JLG 'vital to transition'
Fanny Wong and Chris Yeung
BRITISH and Chinese officials are adamant the Joint Liaison Group (JLG) will remain the major vehicle for the resolution of transitional issues after the inauguration of the Preparatory Committee.
The assurances came despite fears among some British and government officials that Beijing might take unilateral action on unresolved matters through the powerful committee and the chief executive's team.
A senior Beijing official said: 'The JLG has a clear term of reference that it deals with the transitional matters. There is a need for co-ordination in some issues, but that does not necessarily mean duplications.
'They deal with the issues from different perspectives.' The official said JLG delegates would not pass sensitive information to the committee.
A source close to the British side was optimistic that Beijing still wanted to resolve such issues as defence, the Budget, handover ceremonies, archives and the civil service through the JLG.
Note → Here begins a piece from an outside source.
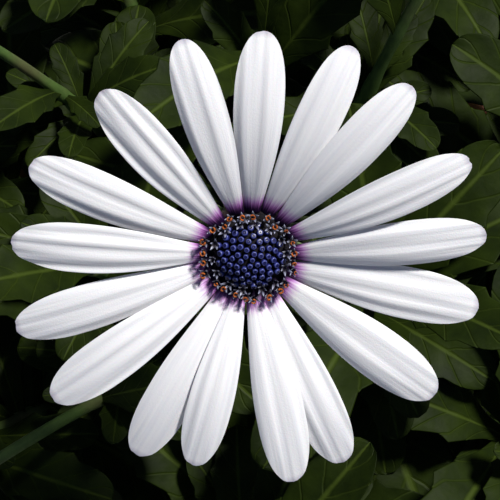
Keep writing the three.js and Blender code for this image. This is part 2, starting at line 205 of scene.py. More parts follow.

'If they want a successful transition they need to do it through the JLG,' he said.
'Although they might not be interested in some issues, they will still be on the agenda.' The source said the pace of work in the JLG had sped up slightly since October when Chinese Vice-Premier Qian Qichen visited London. 'There's no tendency to ease off,' he said.
A senior government source said the JLG was still the best vehicle to take quick decisions on important issues: 'Lots of it are matters of political judgment.
'[Beijing] might not want to make the issue overly complicated by putting it to the Preparatory Committee for discussion.
'Our strategy is still to maintain pressure by trying to get results through the JLG.' But a Western diplomat said he anticipated the Preparatory Committee would act unilaterally on issues on which the two sides were unable to agree.
There is still a backlog of work to be cleared by the JLG, including work on laws, air services agreements, and international rights and obligations.